Catherine Birkett (GoCardless):

CFOs are definitely embracing greater power in the boardroom - they add huge insight to the decision-making process. I feel very comfortable talking about the financial side of the business, but when I’m briefing board members, I also stress to them the importance of the numbers, of data, and of an analytical approach. Having a CFO with this perspective is vital to every organisation.

A mathematical background and an aptitude for coding, has given Catherine an advantage over her peers, providing her with the breadth of skills necessary in today’s financial environment. But CFOs must also constantly develop their communications skills.

Part of my success stems from an ability to deliver messages and speak confidently to stakeholders, whether it’s public speaking or in a high-level meeting. When it comes to the board, they quite rightly expect you to offer informed opinion and balance.

Phillipe Gagneux (Sidetrade):

Companies now need CFOs who can manage the transformation and strategic vision of their organisation with real leadership. In that respect, the CFO has to show real communication skills, as much internally to drive change, as externally with partners and shareholders. Social and influencing skills – are now a key component of their profile.

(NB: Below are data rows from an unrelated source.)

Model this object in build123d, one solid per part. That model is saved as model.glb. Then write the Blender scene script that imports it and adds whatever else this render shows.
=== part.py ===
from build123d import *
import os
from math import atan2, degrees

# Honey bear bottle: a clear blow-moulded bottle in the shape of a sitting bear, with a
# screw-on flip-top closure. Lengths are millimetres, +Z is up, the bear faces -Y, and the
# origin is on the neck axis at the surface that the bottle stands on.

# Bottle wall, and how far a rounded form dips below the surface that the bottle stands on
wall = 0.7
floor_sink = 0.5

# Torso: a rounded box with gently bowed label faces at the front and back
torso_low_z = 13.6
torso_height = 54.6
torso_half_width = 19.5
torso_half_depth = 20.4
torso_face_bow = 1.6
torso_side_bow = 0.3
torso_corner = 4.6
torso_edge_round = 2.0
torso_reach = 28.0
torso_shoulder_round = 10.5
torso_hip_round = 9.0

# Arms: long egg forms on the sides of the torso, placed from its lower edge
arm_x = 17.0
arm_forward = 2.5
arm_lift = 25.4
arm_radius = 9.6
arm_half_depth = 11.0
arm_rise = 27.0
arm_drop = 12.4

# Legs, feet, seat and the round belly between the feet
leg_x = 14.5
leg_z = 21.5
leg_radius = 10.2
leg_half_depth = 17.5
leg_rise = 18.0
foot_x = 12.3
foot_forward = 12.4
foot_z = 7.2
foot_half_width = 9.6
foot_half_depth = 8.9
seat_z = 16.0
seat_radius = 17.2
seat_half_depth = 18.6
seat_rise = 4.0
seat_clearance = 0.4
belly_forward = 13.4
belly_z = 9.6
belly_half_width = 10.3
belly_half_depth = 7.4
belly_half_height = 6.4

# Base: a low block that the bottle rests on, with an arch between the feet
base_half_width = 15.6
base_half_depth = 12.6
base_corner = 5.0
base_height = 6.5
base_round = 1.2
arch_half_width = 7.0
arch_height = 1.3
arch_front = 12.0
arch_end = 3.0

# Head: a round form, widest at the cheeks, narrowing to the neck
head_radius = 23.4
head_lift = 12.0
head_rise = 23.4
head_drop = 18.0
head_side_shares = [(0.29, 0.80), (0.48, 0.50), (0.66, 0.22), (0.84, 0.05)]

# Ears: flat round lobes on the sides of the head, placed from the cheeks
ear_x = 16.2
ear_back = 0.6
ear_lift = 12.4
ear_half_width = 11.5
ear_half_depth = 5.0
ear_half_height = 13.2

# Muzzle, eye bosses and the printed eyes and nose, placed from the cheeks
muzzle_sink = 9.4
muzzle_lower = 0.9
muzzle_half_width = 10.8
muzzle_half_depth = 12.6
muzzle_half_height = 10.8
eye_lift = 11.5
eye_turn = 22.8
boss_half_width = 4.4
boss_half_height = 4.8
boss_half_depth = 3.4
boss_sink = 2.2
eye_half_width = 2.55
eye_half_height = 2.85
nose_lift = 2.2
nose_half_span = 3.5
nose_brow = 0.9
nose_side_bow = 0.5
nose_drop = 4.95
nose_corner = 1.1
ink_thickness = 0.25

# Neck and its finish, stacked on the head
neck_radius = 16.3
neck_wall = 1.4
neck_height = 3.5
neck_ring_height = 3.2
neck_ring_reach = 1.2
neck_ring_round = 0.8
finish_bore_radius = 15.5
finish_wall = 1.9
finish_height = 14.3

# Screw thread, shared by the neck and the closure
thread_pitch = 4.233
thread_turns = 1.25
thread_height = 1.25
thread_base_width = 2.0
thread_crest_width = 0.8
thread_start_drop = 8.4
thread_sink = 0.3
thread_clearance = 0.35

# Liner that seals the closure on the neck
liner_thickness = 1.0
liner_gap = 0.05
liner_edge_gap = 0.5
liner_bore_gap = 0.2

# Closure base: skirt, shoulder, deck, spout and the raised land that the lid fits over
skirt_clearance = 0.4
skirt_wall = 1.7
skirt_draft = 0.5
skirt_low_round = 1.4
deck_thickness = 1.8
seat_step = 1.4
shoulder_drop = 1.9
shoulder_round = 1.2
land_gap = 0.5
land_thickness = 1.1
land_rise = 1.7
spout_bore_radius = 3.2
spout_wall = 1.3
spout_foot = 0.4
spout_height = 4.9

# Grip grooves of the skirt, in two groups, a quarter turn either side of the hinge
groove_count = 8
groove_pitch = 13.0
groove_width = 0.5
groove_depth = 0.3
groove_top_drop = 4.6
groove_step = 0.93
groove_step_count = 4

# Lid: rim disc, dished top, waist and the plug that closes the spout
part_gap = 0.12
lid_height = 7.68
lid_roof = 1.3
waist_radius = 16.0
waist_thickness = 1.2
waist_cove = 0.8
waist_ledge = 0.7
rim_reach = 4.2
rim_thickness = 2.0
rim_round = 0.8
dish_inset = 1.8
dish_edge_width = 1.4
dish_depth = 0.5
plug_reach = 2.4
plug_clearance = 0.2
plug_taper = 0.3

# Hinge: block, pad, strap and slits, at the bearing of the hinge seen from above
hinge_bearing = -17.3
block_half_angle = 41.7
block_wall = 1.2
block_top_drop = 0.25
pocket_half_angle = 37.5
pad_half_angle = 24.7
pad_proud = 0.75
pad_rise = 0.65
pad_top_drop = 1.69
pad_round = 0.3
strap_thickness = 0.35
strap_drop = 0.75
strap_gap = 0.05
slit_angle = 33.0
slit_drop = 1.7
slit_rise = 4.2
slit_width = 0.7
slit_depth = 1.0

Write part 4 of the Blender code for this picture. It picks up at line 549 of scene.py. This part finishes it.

David Wolffe (Wolffepack):

There’s so much more data around and access to it is much wider; you’ll have board members logging onto data warehouses themselves rather than relying just on the CFO drip feeding them. Consequently, the bar has been raised on how the CFO adds value over and above the raw data.

That’s made it vital that CFOs have better presentational skills and soft power skills.

Just presenting numbers would have been enough before because people were relying on the CFO as a major conduit for key financials. Now it's taken as read that the numbers are out there, so explaining what they mean, the implications, forecasting and translating this information into messages that the board can understand has become a means of adding value in a way that only the CEO did in the past.